Sesuai dengan kesekapatan antara Indonesia-Malaysia tidak ada banding setelah keputusan ini. Sebab, keputusan mahkamah ini bersifat final dan mengikat. Tentang tindak lanjut pasca keputusan MI, menteri menyatakan, langkah pertama yang diambil adalah merumuskan batas-batas negara dengan negara-negara terdekat. Untuk Sipadan-Ligitan akan ditarik batas laut wilayah sejauh 12 mil dari lingkungan dua pulau tersebut.





BAB III
PENUTUP

A.     Kesimpulan
         a.   Kasus sengketa tentang perebutan wilayah pulau Sipadan-Ligitan oleh Malaysia dan Indonesia telah diselesaikan oleh Mahkamah Internasional dengan hasil keputusan pulau tersebut jatuh pada Malaysia dan didukung oleh fakta-fakta.

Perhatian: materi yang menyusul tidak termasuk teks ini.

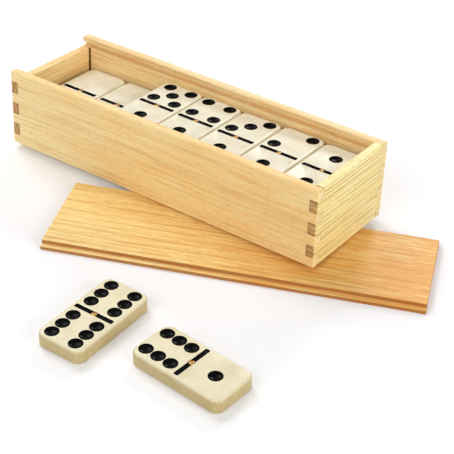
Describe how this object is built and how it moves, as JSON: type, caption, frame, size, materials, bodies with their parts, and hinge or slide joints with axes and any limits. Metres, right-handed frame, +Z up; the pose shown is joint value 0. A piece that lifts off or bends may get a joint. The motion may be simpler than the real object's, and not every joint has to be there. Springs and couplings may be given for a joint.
{
  "type": "domino storage box",
  "caption": "Finger-jointed softwood box with a sliding lid lying beside it, packed with a double-six domino set, two tiles set out in front.",
  "frame": {"origin": "on the table top, under the middle of the rectangle that the whole set covers", "axes": "+X along the box towards its high end board, +Y from the front wall to the back wall, +Z up"},
  "size_m": [0.2356, 0.1698, 0.0459],
  "materials": {
    "box_wood": "satin",
    "lid_wood": "satin",
    "ivory": "gloss",
    "brass": "polished"
  },
  "bodies": {
    "box": {"front_wall": "box_wood", "back_wall": "box_wood", "left_end": "box_wood", "right_end": "box_wood", "bottom_panel": "box_wood", "tile_5_3": "ivory", "tile_6_3": "ivory", "tile_4_4": "ivory", "tile_5_4": "ivory", "tile_6_4": "ivory", "tile_5_5": "ivory", "tile_6_5": "ivory", "pins_bottom_layer": "brass"},
    "lid": {"lid": "lid_wood"},
    "tile_2_2": {"tile_2_2": "ivory", "pin_2_2": "brass"},
    "tile_3_2": {"tile_3_2": "ivory", "pin_3_2": "brass"},
    "tile_4_2": {"tile_4_2": "ivory", "pin_4_2": "brass"},
    "tile_5_2": {"tile_5_2": "ivory", "pin_5_2": "brass"},
    "tile_6_2": {"tile_6_2": "ivory", "pin_6_2": "brass"},
    "tile_3_3": {"tile_3_3": "ivory", "pin_3_3": "brass"},
    "tile_4_3": {"tile_4_3": "ivory", "pin_4_3": "brass"},
    "tile_6_0": {"tile_6_0": "ivory", "pin_6_0": "brass"},
    "tile_5_0": {"tile_5_0": "ivory", "pin_5_0": "brass"},
    "tile_4_0": {"tile_4_0": "ivory", "pin_4_0": "brass"},
    "tile_3_0": {"tile_3_0": "ivory", "pin_3_0": "brass"},
    "tile_2_0": {"tile_2_0": "ivory", "pin_2_0": "brass"},
    "tile_1_0": {"tile_1_0": "ivory", "pin_1_0": "brass"},
    "tile_0_0": {"tile_0_0": "ivory", "pin_0_0": "brass"},
    "tile_5_1": {"tile_5_1": "ivory", "pin_5_1": "brass"},
    "tile_4_1": {"tile_4_1": "ivory", "pin_4_1": "brass"},
    "tile_3_1": {"tile_3_1": "ivory", "pin_3_1": "brass"},
    "tile_2_1": {"tile_2_1": "ivory", "pin_2_1": "brass"},
    "tile_1_1": {"tile_1_1": "ivory", "pin_1_1": "brass"},
    "tile_6_6": {"tile_6_6": "ivory", "pin_6_6": "brass"},
    "tile_6_1": {"tile_6_1": "ivory", "pin_6_1": "brass"}
  },
  "joints": [
    {"name": "lid_slide", "type": "slide", "parent": "box", "child": "lid", "axis": [0.9239, 0.3827, 0], "range_m": [0, 0.177]},
    {"name": "lift_2_2", "type": "slide", "parent": "box", "child": "tile_2_2", "axis": [-0.0185, 0.0446, 0.9988], "range_m": [0, 0.0306]},
    {"name": "lift_3_2", "type": "slide", "parent": "box", "child": "tile_3_2", "axis": [-0.0185, 0.0446, 0.9988], "range_m": [0, 0.0306]},
    {"name": "lift_4_2", "type": "slide", "parent": "box", "child": "tile_4_2", "axis": [-0.0185, 0.0446, 0.9988], "range_m": [0, 0.0306]},
    {"name": "lift_5_2", "type": "slide", "parent": "box", "child": "tile_5_2", "axis": [-0.0185, 0.0446, 0.9988], "range_m": [0, 0.0306]},
    {"name": "lift_6_2", "type": "slide", "parent": "box", "child": "tile_6_2", "axis": [-0.0185, 0.0446, 0.9988], "range_m": [0, 0.0306]},
    {"name": "lift_3_3", "type": "slide", "parent": "box", "child": "tile_3_3", "axis": [-0.0185, 0.0446, 0.9988], "range_m": [0, 0.0306]},
    {"name": "lift_4_3", "type": "slide", "parent": "box", "child": "tile_4_3", "axis": [-0.0185, 0.0446, 0.9988], "range_m": [0, 0.0306]},
    {"name": "lift_6_0", "type": "slide", "parent": "tile_2_2", "child": "tile_6_0", "axis": [-0.0185, 0.0446, 0.9988], "range_m": [0, 0.0234]},
    {"name": "lift_5_0", "type": "slide", "parent": "tile_3_2", "child": "tile_5_0", "axis": [-0.0185, 0.0446, 0.9988], "range_m": [0, 0.0234]},
    {"name": "lift_4_0", "type": "slide", "parent": "tile_4_2", "child": "tile_4_0", "axis": [-0.0185, 0.0446, 0.9988], "range_m": [0, 0.0234]},
    {"name": "lift_3_0", "type": "slide", "parent": "tile_5_2", "child": "tile_3_0", "axis": [-0.0185, 0.0446, 0.9988], "range_m": [0, 0.0234]},
    {"name": "lift_2_0", "type": "slide", "parent": "tile_6_2", "child": "tile_2_0", "axis": [-0.0185, 0.0446, 0.9988], "range_m": [0, 0.0234]},
    {"name": "lift_1_0", "type": "slide", "parent": "tile_3_3", "child": "tile_1_0", "axis": [-0.0185, 0.0446, 0.9988], "range_m": [0, 0.0234]},
    {"name": "lift_0_0", "type": "slide", "parent": "tile_4_3", "child": "tile_0_0", "axis": [-0.0185, 0.0446, 0.9988], "range_m": [0, 0.0234]},
    {"name": "lift_5_1", "type": "slide", "parent": "tile_4_0", "child": "tile_5_1", "axis": [-0.0185, 0.0446, 0.9988], "range_m": [0, 0.0162]},
    {"name": "lift_4_1", "type": "slide", "parent": "tile_3_0", "child": "tile_4_1", "axis": [-0.0185, 0.0446, 0.9988], "range_m": [0, 0.0162]},
    {"name": "lift_3_1", "type": "slide", "parent": "tile_2_0", "child": "tile_3_1", "axis": [-0.0185, 0.0446, 0.9988], "range_m": [0, 0.0162]},
    {"name": "lift_2_1", "type": "slide", "parent": "tile_1_0", "child": "tile_2_1", "axis": [-0.0185, 0.0446, 0.9988], "range_m": [0, 0.0162]},
    {"name": "lift_1_1", "type": "slide", "parent": "tile_0_0", "child": "tile_1_1", "axis": [-0.0185, 0.0446, 0.9988], "range_m": [0, 0.0162]},
    {"name": "lift_6_6", "type": "slide", "parent": "box", "child": "tile_6_6", "axis": [0, 0, 1], "range_m": [0, 0.04]},
    {"name": "lift_6_1", "type": "slide", "parent": "box", "child": "tile_6_1", "axis": [0, 0, 1], "range_m": [0, 0.04]}
  ]
}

         b.   Kasus ini merupakan pembuktian bahwa salah satu cara untuk menyelesaikan sengketa Internasional adalah melalui Mahkamah Internasional
B.        Saran
                  a.   Setiap Negara harus menjaga kedaulatan wilayahnya agar tidak diklaim oleh Negara lain.
                              b.   Apabila ada sengketa antarnegara, baik wilayah maupun yang lainnya, harus diselesaikan secara damai terlebih dahulu. Apabila tidak tercapai, maka diajukan ke PBB.